繰り返し取り組むことの成果2008/02/06 22時47分55秒

 スポーツや習い事から始まって、教育、保育、療育など様々な分野や領域においても、「繰り返し行うこと」の大切さが尊ばれています。特に、特別支援教育に携わっている者は、子どものアセスメントから長期目標、短期目標を決め、特性と実態に応じた支援を行いながら繰り返し取り組んでいきます。繰り返し行うことで、なかなか身に付かなかった(定着しなかった)スキルや行動が身に付いたり、そのことによって自信がついてさらに意欲的に活動したりすることがあります。

 以前のブログで紹介した「音楽の授業でムーブメント」の中に出てきた“タオル体操”の取組ですが、去年の9月からスタートして先月(2008年1月)の学習会で5回行ったことになります。最初の頃の子どもたちは、動きの速さについてこられなかったり、リーダーと同じ動きを模倣できなかったりで、全体的にきれいな体操になりませんでした。しかし、毎回必ずムーブメントの最初の活動に位置付けて取り組んだことにより、5回目となる先月のタオル体操では、遅れる子どもがいなくなり、全体的にまとまったきれいな体操になりました。
 タオル体操の中に、イラストのようにタオルの両端を持ち、手を離さないでまたいで、そのまま背中に回して手首をひねって頭の上まで回すという動きがあるのですが、これがなかなか難しいようで子どもたちはかなり苦戦しました。特に身体意識が育っていない子どもにとっては、タオルをどうやってまたいだらいいのか、手首をどうやって回したら頭上までタオルをもっていけるのかが分からず、タオルを離してしまったりやろうとしなかったりでした。
 ムーブメント教育には、一つのねらいを達成するために、活動にいろいろな変化をつけて、楽しみながら、時には別の角度からのアプローチを繰り返し行うというよさがあります。したがって、タオル体操だけをずっと行うのではなく、それが終わった後のプログラムの中で、楽しみながらタオル体操にもつながるような活動(動き)を設定します。それらの取組の繰り返しが、結果的にタオルをまたいで手を離さないで体を1周させる動きにつながったのだと思います。
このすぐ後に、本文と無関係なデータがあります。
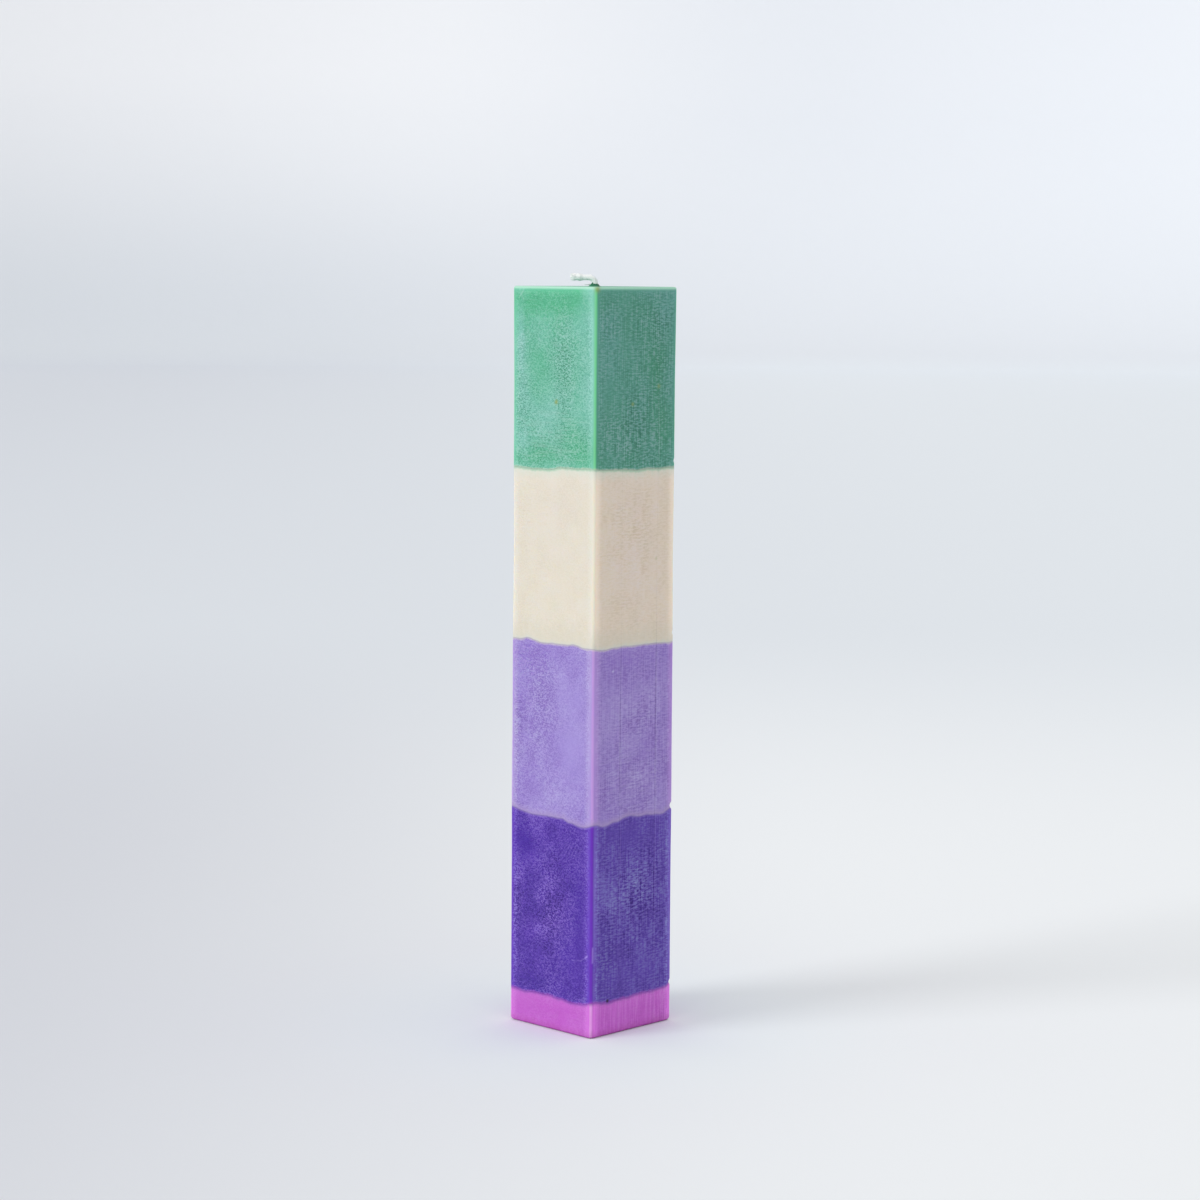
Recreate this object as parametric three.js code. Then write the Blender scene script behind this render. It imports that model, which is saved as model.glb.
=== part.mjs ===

 音楽の時間にタオル体操を行うようになって昨日で3回目(週1回の音楽の授業)ですが、生徒もほとんどがこの動きをできるようになりました。繰り返し取り組むことの成果は、子どもによって個人差はありますが、必ず何らかの形で子どもから現れてくるというのを実感しました。

イラスト by Kimura (ムーブメント教育愛媛支部スタッフ & ピアニスト)

音楽の授業でムーブメント2008/01/24 20時44分59秒

 ムーブメント愛媛支部の定例学習会では、去年の9月から必ず活動の始めに「タオル体操」を取り入れるようにしました。スタッフが考えたオリジナルの体操で、「世界中の子どもたちが」という曲に合わせて、タオルを使って2パターンの体操します。ストレッチがメインの「ダンスバージョン」と体を洗うような動きの「お風呂バージョン」です。ねらいは、
○身体意識の向上を図る。
○身近にある使い勝手のいいタオルで体を動かすことの楽しさを知る。
○風呂に入った時、自分でタオルを使って体が洗えるようになる。
です。
 毎月1回のムーブメント活動ですが、年間通してタオル体操を継続して取り組み、少しずつ経験を積み重ねていけば、できるようになると願っています。

 さて、そのタオル体操ですが、初めて学校の授業で実施しました。先日学校の音楽の時間に、「世界中の子どもたちが」の歌を歌う時間があり、ただじっと座って歌っていただけなので、『せっかくだから、タオル体操で体を動かしながら楽しく歌おう』と思い音楽チーフの先生に相談しました。音楽授業のチーフの先生は、去年のムーブメント教育夏期セミナー松山会場に参加された方なので、ムーブメント教育に大変理解があり、即OK!。早速教室にある折りたたみ練習用のタオルを音楽室に人数分持って行き、タオル体操を行いました。
 最初は、モデルとなる私の動きを見ながら何とかタオルを操作していましたが、2回目になると笑顔いっぱいで楽しそうにタオル体操をしていました。声が出ない、あるいは歌うのが難しい生徒にとって、みなと一緒に歌う時ただ立ってじっとしているというよりも、ムーブメントで遊具を操作しながら体を動かして歌う時の方が、とても生き生きとした表情でした。ここにムーブメント教育のよさがあるように思いました。